→ EXERCISE: Please restate, exactly as written, the lines running from the beginning of the material through the line that has "points along +X." in it.

********

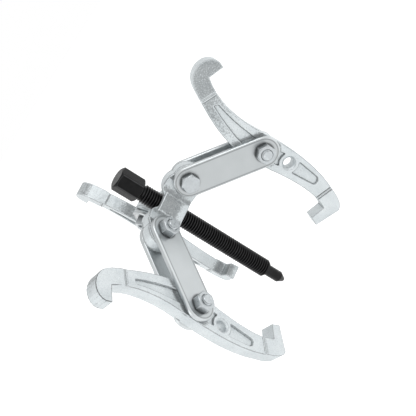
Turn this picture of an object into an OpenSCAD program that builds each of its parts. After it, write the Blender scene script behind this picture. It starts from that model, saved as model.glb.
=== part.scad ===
// Three-jaw gear puller with reversible double-hook jaws.
// A forcing screw runs through a three-lug yoke. Each lug carries a pair of
// straps on a bolt, and each pair of straps carries a jaw on a second bolt.
// Frame: the origin lies on the screw's axis, in the plane of the three yoke
// bolts. +Z runs along the screw towards its hex head. Arm 1 points along +X.

/* [Forcing screw] */
// Major diameter of the forcing screw's thread
screw_d = 14.3; // [12:0.1:16]
// Threads per inch of the forcing screw
threads_per_inch = 12; // [10:1:16]
// Height of the hex head's top above the yoke bolts
head_top_z = 44.8; // [38:0.1:60]
// Length of the hex head
head_h = 20.5; // [14:0.5:28]
// Size of the hex head across its flats
head_af = 17; // [15:0.5:19]
// Turn of the hex head about the screw's axis
head_turn = -20; // [-30:1:30]
// Distance from the yoke bolts down to the end of the thread
thread_drop = 99.7; // [80:0.1:130]
// Length of the plain relief between the thread and the head
relief_len = 1.6; // [1:0.1:4]

/* [Swivelling nose] */
// Diameter of the nose
nose_d = 9; // [7.5:0.1:10.5]
// Length of the nose's round part
nose_len = 13.8; // [8:0.1:24]
// Length of the nose's cone
cone_len = 5.2; // [3:0.1:8]
// Diameter of the small flat at the cone's end
cone_flat_d = 3.2; // [1:0.1:5]
// Diameter of the spigot that turns inside the screw's end
spigot_d = 5.6; // [4.5:0.1:6.5]
// Length of that spigot
spigot_len = 12; // [8:0.5:18]
// Wire diameter of the retaining ring
ring_wire_d = 1; // [0.8:0.05:1.2]

/* [Yoke] */
// Distance from the screw's axis to a yoke bolt
pivot_r = 28; // [26:0.5:36]
// Height of the hub's face above the yoke bolts, on the head side
hub_up = 8.5; // [6:0.1:12]
// How far the hub's face stands below the lugs, on the nose side
hub_lip = 0.4; // [0.2:0.1:3]
// Distance from the screw's axis to the hub's flats between the lugs
hub_flat_r = 11; // [10:0.5:13]
// Radius of a lug's round end
lug_r = 12.2; // [10:0.1:14]
// Thickness of a lug
lug_t = 10.8; // [8:0.1:12]
// Radius of the crest between a lug's end and the hub
crest_r = 13; // [11:0.1:15]
// Distance from the screw's axis to the crest's middle
crest_mid_r = 19; // [17:0.1:22]
// Height of the crest's middle above the yoke bolts
crest_mid_z = 1.5; // [0:0.1:3]

/* [Straps] */
// Distance between a strap's two holes
strap_pitch = 59; // [50:0.5:75]
// Width of a strap
strap_w = 24; // [20:0.5:28]
// Thickness of a strap
strap_t = 4; // [3:0.1:6]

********

→ FULL ANSWER:
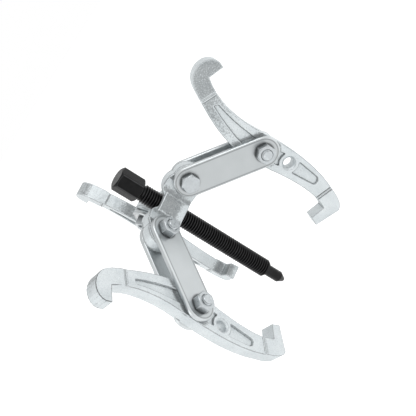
Turn this picture of an object into an OpenSCAD program that builds each of its parts. After it, write the Blender scene script behind this picture. It starts from that model, saved as model.glb.
=== part.scad ===
// Three-jaw gear puller with reversible double-hook jaws.
// A forcing screw runs through a three-lug yoke. Each lug carries a pair of
// straps on a bolt, and each pair of straps carries a jaw on a second bolt.
// Frame: the origin lies on the screw's axis, in the plane of the three yoke
// bolts. +Z runs along the screw towards its hex head. Arm 1 points along +X.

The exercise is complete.